> **Exercise directions**
Below are entries. Reproduce exactly the lines between the line holding "Model this object" and the line holding "post_w = 15; // [12:0.5:22]", inclusive, and only those.

# # # #

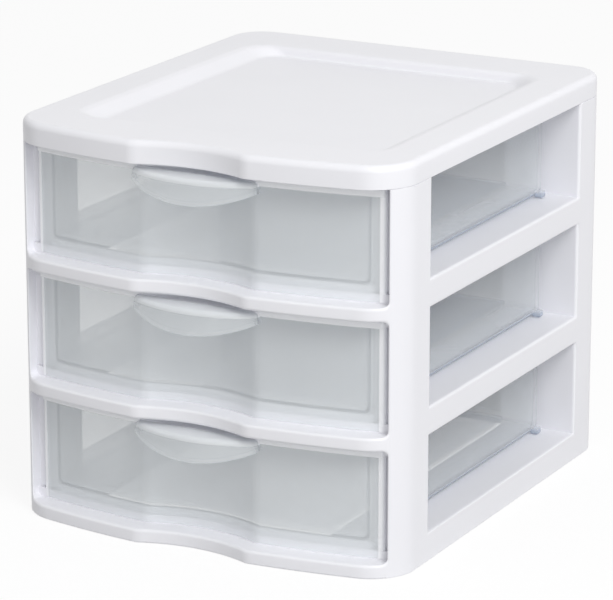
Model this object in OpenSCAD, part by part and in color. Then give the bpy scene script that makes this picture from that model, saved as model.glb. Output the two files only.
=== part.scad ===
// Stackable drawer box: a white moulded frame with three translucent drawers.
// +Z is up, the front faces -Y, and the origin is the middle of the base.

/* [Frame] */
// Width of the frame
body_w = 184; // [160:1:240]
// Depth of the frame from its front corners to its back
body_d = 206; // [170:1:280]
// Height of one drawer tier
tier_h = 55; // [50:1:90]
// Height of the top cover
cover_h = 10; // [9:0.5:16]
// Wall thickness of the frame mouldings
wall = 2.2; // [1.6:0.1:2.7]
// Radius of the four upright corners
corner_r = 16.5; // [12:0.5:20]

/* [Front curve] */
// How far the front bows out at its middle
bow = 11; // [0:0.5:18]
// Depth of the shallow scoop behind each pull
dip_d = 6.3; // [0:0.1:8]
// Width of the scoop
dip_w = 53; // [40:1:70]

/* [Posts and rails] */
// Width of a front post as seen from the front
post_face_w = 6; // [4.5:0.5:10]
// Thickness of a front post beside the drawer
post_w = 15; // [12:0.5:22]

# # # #

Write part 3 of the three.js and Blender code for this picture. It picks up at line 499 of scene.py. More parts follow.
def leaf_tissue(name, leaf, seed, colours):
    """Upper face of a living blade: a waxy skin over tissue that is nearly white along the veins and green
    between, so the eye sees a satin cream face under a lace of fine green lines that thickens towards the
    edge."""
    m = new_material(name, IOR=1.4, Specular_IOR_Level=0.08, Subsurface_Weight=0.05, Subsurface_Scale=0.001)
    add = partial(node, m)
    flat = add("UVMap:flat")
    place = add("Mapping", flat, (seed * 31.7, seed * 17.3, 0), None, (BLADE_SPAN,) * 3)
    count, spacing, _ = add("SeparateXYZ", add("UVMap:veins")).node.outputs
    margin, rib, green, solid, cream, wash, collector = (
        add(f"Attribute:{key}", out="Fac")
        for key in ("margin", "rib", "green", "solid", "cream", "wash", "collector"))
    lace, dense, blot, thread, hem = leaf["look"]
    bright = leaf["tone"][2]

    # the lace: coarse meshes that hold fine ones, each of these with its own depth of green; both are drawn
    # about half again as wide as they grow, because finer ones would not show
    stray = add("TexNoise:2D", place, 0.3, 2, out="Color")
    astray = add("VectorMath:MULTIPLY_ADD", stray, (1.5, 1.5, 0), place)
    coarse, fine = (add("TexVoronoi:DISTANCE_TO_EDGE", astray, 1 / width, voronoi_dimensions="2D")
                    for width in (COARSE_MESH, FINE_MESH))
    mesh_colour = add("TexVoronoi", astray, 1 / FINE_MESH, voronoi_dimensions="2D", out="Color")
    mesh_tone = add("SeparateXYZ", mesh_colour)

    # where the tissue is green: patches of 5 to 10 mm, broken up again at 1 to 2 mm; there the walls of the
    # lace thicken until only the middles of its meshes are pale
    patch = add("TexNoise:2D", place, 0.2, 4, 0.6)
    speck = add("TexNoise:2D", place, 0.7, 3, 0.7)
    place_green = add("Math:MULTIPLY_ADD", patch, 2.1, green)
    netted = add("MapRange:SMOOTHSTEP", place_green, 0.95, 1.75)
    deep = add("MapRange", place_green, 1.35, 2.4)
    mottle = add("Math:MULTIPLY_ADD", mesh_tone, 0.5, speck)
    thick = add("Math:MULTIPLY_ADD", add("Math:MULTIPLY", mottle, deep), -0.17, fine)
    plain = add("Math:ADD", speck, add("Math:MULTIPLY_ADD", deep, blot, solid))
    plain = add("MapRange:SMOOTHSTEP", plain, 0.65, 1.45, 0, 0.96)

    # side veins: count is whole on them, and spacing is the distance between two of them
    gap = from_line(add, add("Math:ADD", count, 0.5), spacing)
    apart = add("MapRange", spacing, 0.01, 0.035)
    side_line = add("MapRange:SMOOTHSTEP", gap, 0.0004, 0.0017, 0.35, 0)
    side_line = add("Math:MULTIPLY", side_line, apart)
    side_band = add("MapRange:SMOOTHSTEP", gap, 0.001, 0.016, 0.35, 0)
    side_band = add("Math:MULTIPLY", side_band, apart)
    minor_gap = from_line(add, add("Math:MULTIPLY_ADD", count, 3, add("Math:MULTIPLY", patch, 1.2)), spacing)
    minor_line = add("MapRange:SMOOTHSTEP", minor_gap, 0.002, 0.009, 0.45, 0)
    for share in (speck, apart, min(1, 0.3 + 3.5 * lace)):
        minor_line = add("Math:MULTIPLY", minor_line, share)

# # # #

> **Final result**
Model this object in OpenSCAD, part by part and in color. Then give the bpy scene script that makes this picture from that model, saved as model.glb. Output the two files only.
=== part.scad ===
// Stackable drawer box: a white moulded frame with three translucent drawers.
// +Z is up, the front faces -Y, and the origin is the middle of the base.

/* [Frame] */
// Width of the frame
body_w = 184; // [160:1:240]
// Depth of the frame from its front corners to its back
body_d = 206; // [170:1:280]
// Height of one drawer tier
tier_h = 55; // [50:1:90]
// Height of the top cover
cover_h = 10; // [9:0.5:16]
// Wall thickness of the frame mouldings
wall = 2.2; // [1.6:0.1:2.7]
// Radius of the four upright corners
corner_r = 16.5; // [12:0.5:20]

/* [Front curve] */
// How far the front bows out at its middle
bow = 11; // [0:0.5:18]
// Depth of the shallow scoop behind each pull
dip_d = 6.3; // [0:0.1:8]
// Width of the scoop
dip_w = 53; // [40:1:70]

/* [Posts and rails] */
// Width of a front post as seen from the front
post_face_w = 6; // [4.5:0.5:10]
// Thickness of a front post beside the drawer
post_w = 15; // [12:0.5:22]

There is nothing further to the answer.